- Problem requirements -
Output the data that follows exactly, line for line.

- Given records -
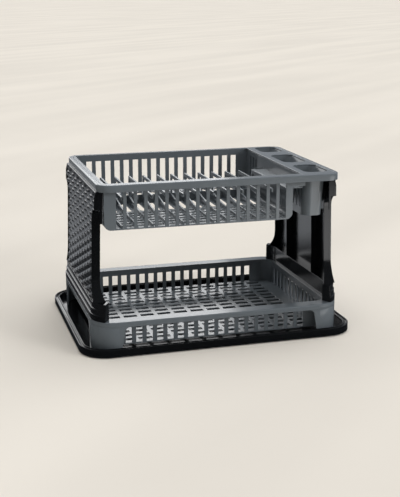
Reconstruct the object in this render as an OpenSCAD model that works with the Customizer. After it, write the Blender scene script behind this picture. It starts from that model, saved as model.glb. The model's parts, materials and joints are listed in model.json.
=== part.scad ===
// Two-tier dish rack of moulded plastic, in millimetres.
// A drip tray stands on the worktop, with its underside at z = 0. A low slotted basket
// stands in the tray, two side panels stand on the basket's rim, and an upper basket
// with plate fins and three cutlery cups rests on the panels' heads.
// X runs along the rack, towards the cutlery cups, Y runs from front to back.

/* [Drip tray] */
// Width of the tray over its rim
tray_w = 525; // [420:1:700]
// Depth of the tray over its rim
tray_d = 394; // [320:1:520]
// Height of the tray's rim above the worktop
tray_h = 16; // [8:0.5:30]
// How far the tray sits off the basket's middle, to the right and to the back
tray_shift = [2.5, 6]; // [0:0.5:10]
// Radius of the rim's corners, seen from above
tray_corner_r = 52; // [20:1:80]
// Width of the rolled rim, from its outer edge to the well
tray_rim_w = 10; // [5:0.5:20]
// Width of the raised bead along the rim's outer edge
tray_bead_w = 4.5; // [3:0.5:8]
// Gap between the worktop and the lip's lower edge
tray_lip_gap = 2; // [1:0.5:6]
// Depth of the step from the bead down to the rim's inner part
tray_step = 1.6; // [0.8:0.1:4]

/* [Lower basket] */
// How far the tray stands out past the lower basket, at the ends, and at front and back
tray_margin = [24.5, 17]; // [12:0.5:40]
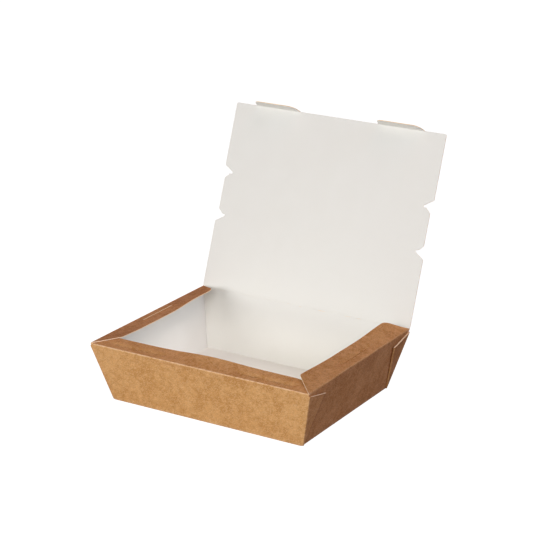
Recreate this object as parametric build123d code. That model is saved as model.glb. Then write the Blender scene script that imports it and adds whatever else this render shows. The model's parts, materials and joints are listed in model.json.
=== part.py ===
from build123d import *
import os
from math import atan, cos, hypot, radians, sin, sqrt, tan

# A takeaway box cut from one sheet of kraft paperboard, folded and glued.
# Millimetres, +Z up. The origin is under the middle of the floor. The front wall faces -Y,
# and the lid hinges on the crease along the top of the rear wall, at +Y.
# Every piece is the same board: brown outside, white inside.

# ---- Driving dimensions ------------------------------------------------------------------

# board and folds
board = 0.5                 # thickness of the paperboard
fold_radius = 0.6           # outer rounding of the tray's folds
rim_fold_radius = 0.4       # outer rounding of the folds between walls and rims
fold_gap = 0.3              # open line between a panel that folds and its neighbour

# tray: floor and four walls that lean outward
floor_width = 150.0
floor_depth = 120.0
height = 44.0
side_flare = 11.5           # how far the top of each side wall stands out past the floor
end_flare = 12.3            # the same for the front and rear walls

# rims: three strips turned inward at the top of the front and side walls
rim_width = 16.0
rim_corner_radius = 8.0     # rear inner corner of each side rim
rim_end_taper = 8.7         # how far the rear end of a side rim runs forward across its width
rim_mitre_radius = 2.0      # front inner corner of each side rim

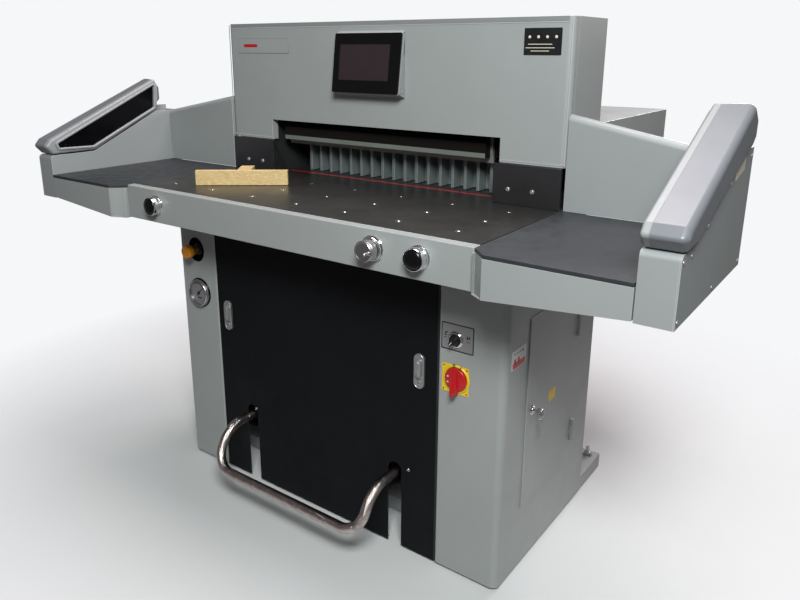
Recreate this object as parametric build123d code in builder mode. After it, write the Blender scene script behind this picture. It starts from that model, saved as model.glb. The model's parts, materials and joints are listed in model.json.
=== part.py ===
from build123d import *
import os
from math import atan2, cos, degrees, radians, sin

os.makedirs("parts", exist_ok=True)

# Guillotine paper cutter, in millimetres. X runs to the operator's right, Y towards the rear table, Z up.
# The origin is on the floor, under the middle of the machine's bounding box.

# ---- driving dimensions ----
table_top = 900.0        # working height
sheet = 2.5              # thickness of every sheet-metal cover
fit = 0.06               # radial clearance of a shaft in its bore

# planes across the machine, front to back
front = -406.0           # cabinet face
bar_front = front - 145  # front bar overhangs the cabinet
bar_back = bar_front + 25
wing_front = front - 180
wall_front = front - 178
guard_tip = front - 190
head_front = front + 266
head_back = front + 478
wing_back = front + 264
wall_back = front + 300
rear_end = front + 1015.3
cabinet_back = front + 525
foot_back = front + 690

# widths, measured from the middle of the table
half_table = 560.0
half_head = 565.0
half_opening = 391.0
wing_in = 561.5
wing_out = 883.0
wall_in = 885.0
wall_out = 953.0
guard_out = 962.0
cabinet_left = -532.0
cabinet_right = 570.0
door_left = -376.5
door_right = 391.0

# heights
foot_height = 45.0
skirt_bottom = 8.0       # covers stop short of the floor
cover_top = 803.0
table_plate = 22.0
bar_height = 92.0
head_bottom = 1001.0
head_top = 1342.0
opening_top = 1061.0
wall_bottom = 829.0
wall_top = 957.0
rear_cover_top = 1093.0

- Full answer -
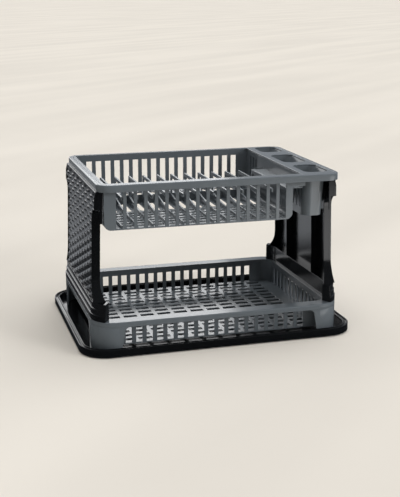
Reconstruct the object in this render as an OpenSCAD model that works with the Customizer. After it, write the Blender scene script behind this picture. It starts from that model, saved as model.glb. The model's parts, materials and joints are listed in model.json.
=== part.scad ===
// Two-tier dish rack of moulded plastic, in millimetres.
// A drip tray stands on the worktop, with its underside at z = 0. A low slotted basket
// stands in the tray, two side panels stand on the basket's rim, and an upper basket
// with plate fins and three cutlery cups rests on the panels' heads.
// X runs along the rack, towards the cutlery cups, Y runs from front to back.

/* [Drip tray] */
// Width of the tray over its rim
tray_w = 525; // [420:1:700]
// Depth of the tray over its rim
tray_d = 394; // [320:1:520]
// Height of the tray's rim above the worktop
tray_h = 16; // [8:0.5:30]
// How far the tray sits off the basket's middle, to the right and to the back
tray_shift = [2.5, 6]; // [0:0.5:10]
// Radius of the rim's corners, seen from above
tray_corner_r = 52; // [20:1:80]
// Width of the rolled rim, from its outer edge to the well
tray_rim_w = 10; // [5:0.5:20]
// Width of the raised bead along the rim's outer edge
tray_bead_w = 4.5; // [3:0.5:8]
// Gap between the worktop and the lip's lower edge
tray_lip_gap = 2; // [1:0.5:6]
// Depth of the step from the bead down to the rim's inner part
tray_step = 1.6; // [0.8:0.1:4]

/* [Lower basket] */
// How far the tray stands out past the lower basket, at the ends, and at front and back
tray_margin = [24.5, 17]; // [12:0.5:40]
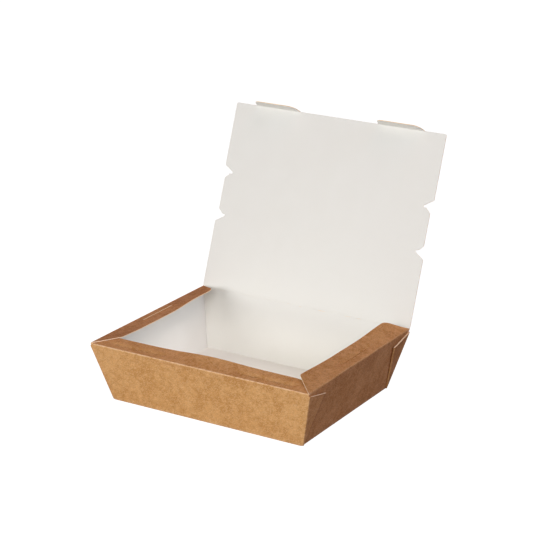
Recreate this object as parametric build123d code. That model is saved as model.glb. Then write the Blender scene script that imports it and adds whatever else this render shows. The model's parts, materials and joints are listed in model.json.
=== part.py ===
from build123d import *
import os
from math import atan, cos, hypot, radians, sin, sqrt, tan

# A takeaway box cut from one sheet of kraft paperboard, folded and glued.
# Millimetres, +Z up. The origin is under the middle of the floor. The front wall faces -Y,
# and the lid hinges on the crease along the top of the rear wall, at +Y.
# Every piece is the same board: brown outside, white inside.

# ---- Driving dimensions ------------------------------------------------------------------

# board and folds
board = 0.5                 # thickness of the paperboard
fold_radius = 0.6           # outer rounding of the tray's folds
rim_fold_radius = 0.4       # outer rounding of the folds between walls and rims
fold_gap = 0.3              # open line between a panel that folds and its neighbour

# tray: floor and four walls that lean outward
floor_width = 150.0
floor_depth = 120.0
height = 44.0
side_flare = 11.5           # how far the top of each side wall stands out past the floor
end_flare = 12.3            # the same for the front and rear walls

# rims: three strips turned inward at the top of the front and side walls
rim_width = 16.0
rim_corner_radius = 8.0     # rear inner corner of each side rim
rim_end_taper = 8.7         # how far the rear end of a side rim runs forward across its width
rim_mitre_radius = 2.0      # front inner corner of each side rim

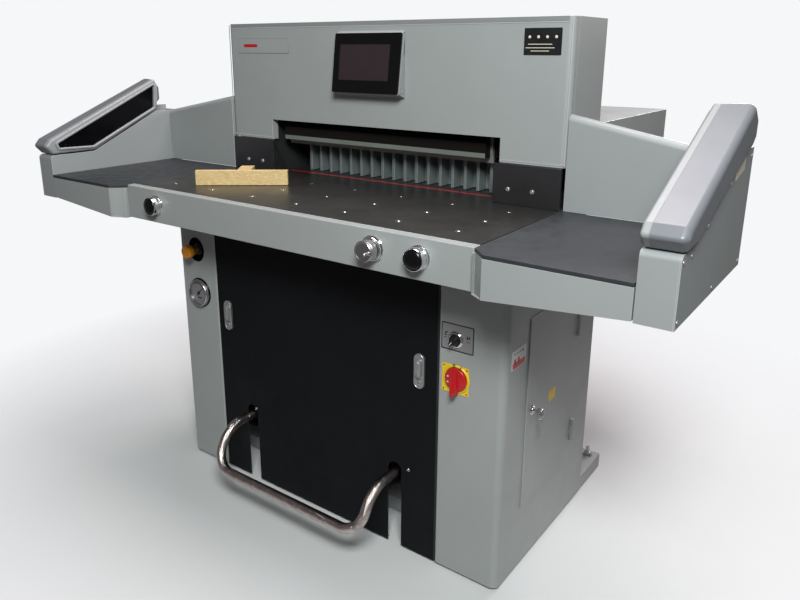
Recreate this object as parametric build123d code in builder mode. After it, write the Blender scene script behind this picture. It starts from that model, saved as model.glb. The model's parts, materials and joints are listed in model.json.
=== part.py ===
from build123d import *
import os
from math import atan2, cos, degrees, radians, sin

os.makedirs("parts", exist_ok=True)

# Guillotine paper cutter, in millimetres. X runs to the operator's right, Y towards the rear table, Z up.
# The origin is on the floor, under the middle of the machine's bounding box.

# ---- driving dimensions ----
table_top = 900.0        # working height
sheet = 2.5              # thickness of every sheet-metal cover
fit = 0.06               # radial clearance of a shaft in its bore

# planes across the machine, front to back
front = -406.0           # cabinet face
bar_front = front - 145  # front bar overhangs the cabinet
bar_back = bar_front + 25
wing_front = front - 180
wall_front = front - 178
guard_tip = front - 190
head_front = front + 266
head_back = front + 478
wing_back = front + 264
wall_back = front + 300
rear_end = front + 1015.3
cabinet_back = front + 525
foot_back = front + 690

# widths, measured from the middle of the table
half_table = 560.0
half_head = 565.0
half_opening = 391.0
wing_in = 561.5
wing_out = 883.0
wall_in = 885.0
wall_out = 953.0
guard_out = 962.0
cabinet_left = -532.0
cabinet_right = 570.0
door_left = -376.5
door_right = 391.0

# heights
foot_height = 45.0
skirt_bottom = 8.0       # covers stop short of the floor
cover_top = 803.0
table_plate = 22.0
bar_height = 92.0
head_bottom = 1001.0
head_top = 1342.0
opening_top = 1061.0
wall_bottom = 829.0
wall_top = 957.0
rear_cover_top = 1093.0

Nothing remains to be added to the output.